7. Avoid subordinating your management fees
Whether it’s providing a management working capital facility or a subscription line, a lender will want to understand how fees are calculated and paid. Many lenders seek to limit the payment by the funds of management fees during an event of default under the facility if there is outstanding debt – understandably so, because the lender wants to be repaid before any further monies leave the fund in the form of distributions or fees. However, unlike distributions to investors, management fees are paid in consideration for services rendered by the manager; the GP should resist subordinating them to a loan. Moreover, it is in the interests of both the lender and the fund to permit payment of management fees to “keep the lights on”, call investor commitments and maintain the day-to-day operations of the fund.

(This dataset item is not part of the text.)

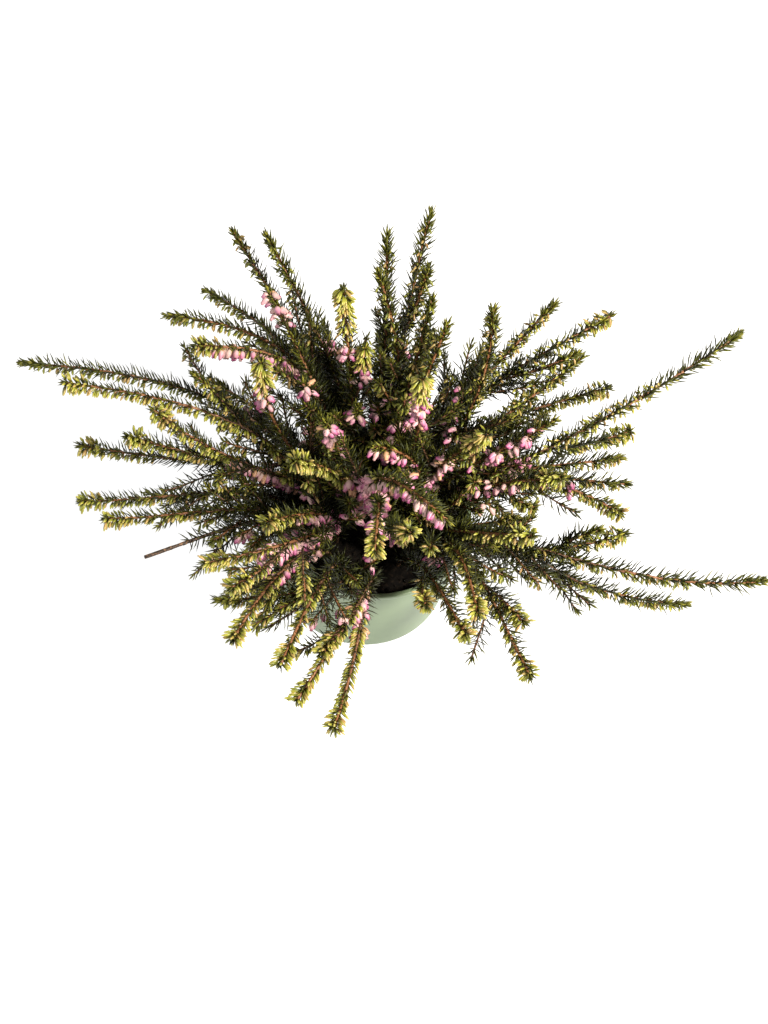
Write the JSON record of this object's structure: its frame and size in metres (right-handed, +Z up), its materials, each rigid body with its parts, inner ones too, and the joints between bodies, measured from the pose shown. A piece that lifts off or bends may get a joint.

8. Limit rights to amend fund documents
In fund finance, the lender’s security interests and source of repayment are closely tied to the fund’s organisational documents, so it will be especially sensitive about the terms of the LPA, subscription agreements and side letters. Many lenders demand consent rights over amendments and waivers in these agreements (and sometimes even the PPM), as well as over any new investor side letters and subscription agreements. This allows them to determine whether adverse provisions would trigger an MFN obligation which benefits investors that are already in the borrowing base.
As a starting point, the GP should limit lender consent rights to changes that would materially adversely affect the lender, including adjustments to borrowing limits and changes to capital calls and commitments. Even with this limitation, the lender may require an extensive pre-clearance procedure to determine whether the proposed waiver or amendment would have such an adverse effect. A better approach is for the GP to make the initial determination of ‘adverse effect’, which opens a window for the lender to pre-approve such adverse amendments. If the GP cannot avoid lender pre-clearance, it should try and shorten the review periods as much as possible.